Jesus prevents us from thinking that life is simply a matter of ideas to ponder, concepts to discuss, or just a series of rules that must be followed. Jesus saves us from wasting our times pursuing cheap thrills and trivializing diversions. Jesus enables us to take seriously who we are and where we are without being seduced by the intimidating lies and illusions that fill our daily lives. Jesus helps us keep our feet on the ground and allows us to be who we are rather than trying to be someone else or somewhere else.

He keeps us attentive to the children, in conversation with ordinary people, sharing meals with friends and strangers, listening to the wind, observing the wildflowers, touching the sick and wounded, praying simply and self-consciously. Jesus insists that we deal with God right here and right now, in the place we find ourselves and with the people we are with.

When Jesus was asked by a lawyer which commandment was the greatest, He replied, “You shall love the Lord your God with all your heart, with all soul, and with all your mind.” And then He said, “You shall love your neighbor as yourself. On these two commandments hang all the law and the Prophets.” We are reminded during this time of preparation that knowing the law is not the same as upholding the commandments. During this time of preparation we should seek to reestablish that relationship between God and us first established on Mount Sinai and then again expressed on the Mount overlooking the Sea of Galilee.

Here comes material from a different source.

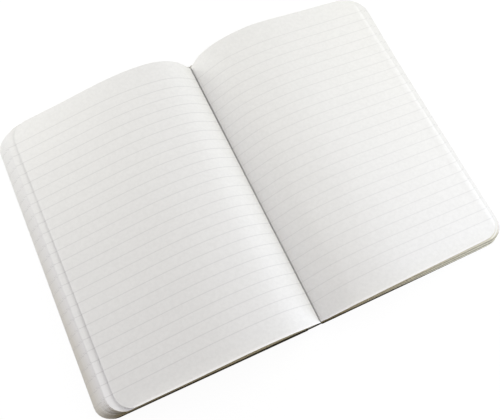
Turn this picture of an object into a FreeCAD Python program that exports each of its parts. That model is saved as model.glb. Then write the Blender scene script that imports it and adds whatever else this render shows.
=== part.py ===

There are times when we must know the law, especially as it applies to our daily interactions with other people. But it is just as important and maybe even more so that we understand and better know our relationship with God, a relationship that was reestablished on Calvary’s hill so many years ago and perhaps forgotten in our application of the law. As we continue in this season of preparation, let us remember that Christ died for us. Our task in the coming days is not simply to know the law, but rather let others know through our thoughts, our deeds, and our words that there is more to life than the law, that life is itself is found through Christ.